Configuring Logic Without Coding
The most powerful feature of a custom trade in system is the ability to build complex logic without needing a team of developers. You should be able to create if this then that rules that match your business expertise.
Custom Attribute Creation: You define what matters for your products. If you sell drones, you can create attributes for flight hours or battery cycles. If you sell watches, you can create fields for service history or original links.
Dynamic Price Adjustments: You can set rules that say if the original box is missing, deduct fifty dollars. If the screen has a scratch, deduct ten percent. This automation ensures consistency across your entire program regardless of who is grading the item in the warehouse.
Question Branching: Your software should only ask relevant questions. If a user selects that they are trading in a digital camera, the system should not ask them about lens scratches unless they also indicate they are including a lens. This keeps the user experience fast and professional.
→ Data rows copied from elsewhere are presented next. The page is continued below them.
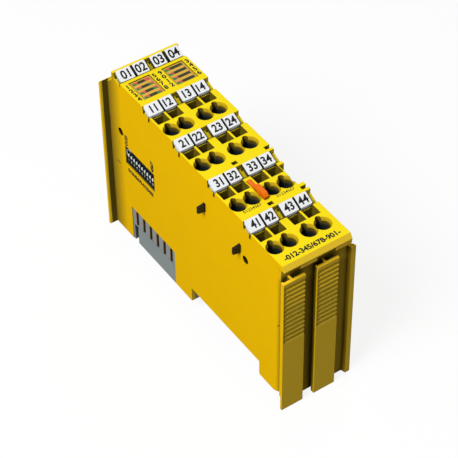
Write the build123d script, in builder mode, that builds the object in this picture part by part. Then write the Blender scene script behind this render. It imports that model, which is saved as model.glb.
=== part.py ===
from build123d import *
from math import atan2, degrees, sqrt
import os

os.makedirs("parts", exist_ok=True)

# Frame: X across the width, Y along the length (far end +Y), Z up from the floor. Millimetres.

# Overall size
halfWidth = 12.0
modulePitch = 12.0
farEnd = 50.0
nearEnd = -49.7
bodyBottom = 5.7
wall = 1.3

# Front face: five level treads stepping down from the far end, a tilted tag row at each step
treads = [70.3, 68.45, 66.6, 64.7, 62.6]
tagRows = [23.75, 7.35, -11.05, -29.45]
bankTop = 72.0
bankWall = 41.4
bankTagEdge = 40.3
tagReach = 3.95
channelDepth = 1.75
fasciaDrop = 1.6
fasciaEdge = 61.0

# Ends
endShelf = 61.8
shelfRoot = 68.5
plateTop = 55.5
plateThick = 1.0
plateWidth = 7.85
endWall = nearEnd + 2.6
legWall = 1.4
cornerRadius = 3.0
grooveDepth = 3.0
farRound = 43.4
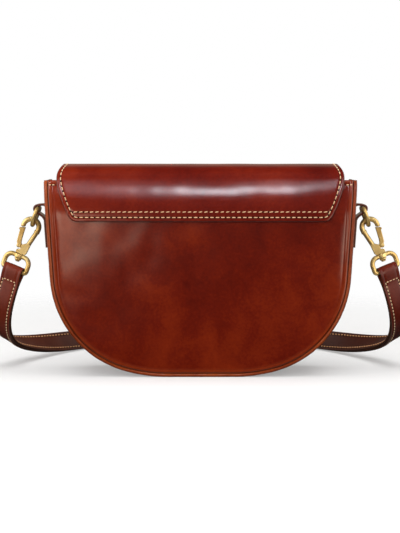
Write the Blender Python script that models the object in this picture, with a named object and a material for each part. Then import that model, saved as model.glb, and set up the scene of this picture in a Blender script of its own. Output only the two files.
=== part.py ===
"""A D-shaped leather shoulder bag with a roll-over flap, piped seams and a clip-on strap."""
import math

import bmesh
import bpy
from mathutils import Matrix, Quaternion, Vector

# Fits
GAP = 0.00035
THROUGH = 0.0040

# Bag outline, seen from the back
TOP = 0.1686
FLAT_HALF = 0.028
HEEL_RADIUS = 0.140
HEEL_TURN = math.radians(14.5)
CORNER_RADIUS = 0.0887
SIDE_LEAN = math.radians(4.17)
DEPTH = 0.068
FRONT_DROP = 0.004
PINCH_HEIGHT = 0.0336
PINCH_START = TOP - PINCH_HEIGHT
PINCH_SHARE = 0.22

# Leather
PANEL_T = 0.0022
PANEL_ROUND = 0.0007
GUSSET_T = 0.0022
PIPE_R = 0.0016
TONGUE_REACH = 0.0055
LINING_T = 0.0010
LINING_DROP = 0.0030

# Flap
FLAP_T = 0.0022
FLAP_LINING_T = 0.0010
FLAP_LINING_MARGIN = 0.0015
FLAP_BACK_LENGTH = 0.0352
FLAP_BACK_END = TOP - FLAP_BACK_LENGTH
FLAP_BACK_CORNER = 0.0042
FLAP_BACK_NARROWING = 0.0136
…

This level of control allows you to iterate on your pricing strategy as the market changes. You can tweak your logic in minutes rather than waiting weeks for a developer to update your website.
Conclusion: Own Your Niche
Using generic software for a high value niche is a compromise that eventually leads to lost revenue and operational chaos. Your business succeeds because of your specialized knowledge and your ability to curate high quality inventory. Your trade in software should reflect that expertise.
By moving away from simple good or fair categories and adopting a system with custom logic and item level attributes, you protect your margins and build trust with your customers. Do not change your business processes to fit the limitations of a basic plugin. Instead, choose the infrastructure that was built to handle the complexity of your niche.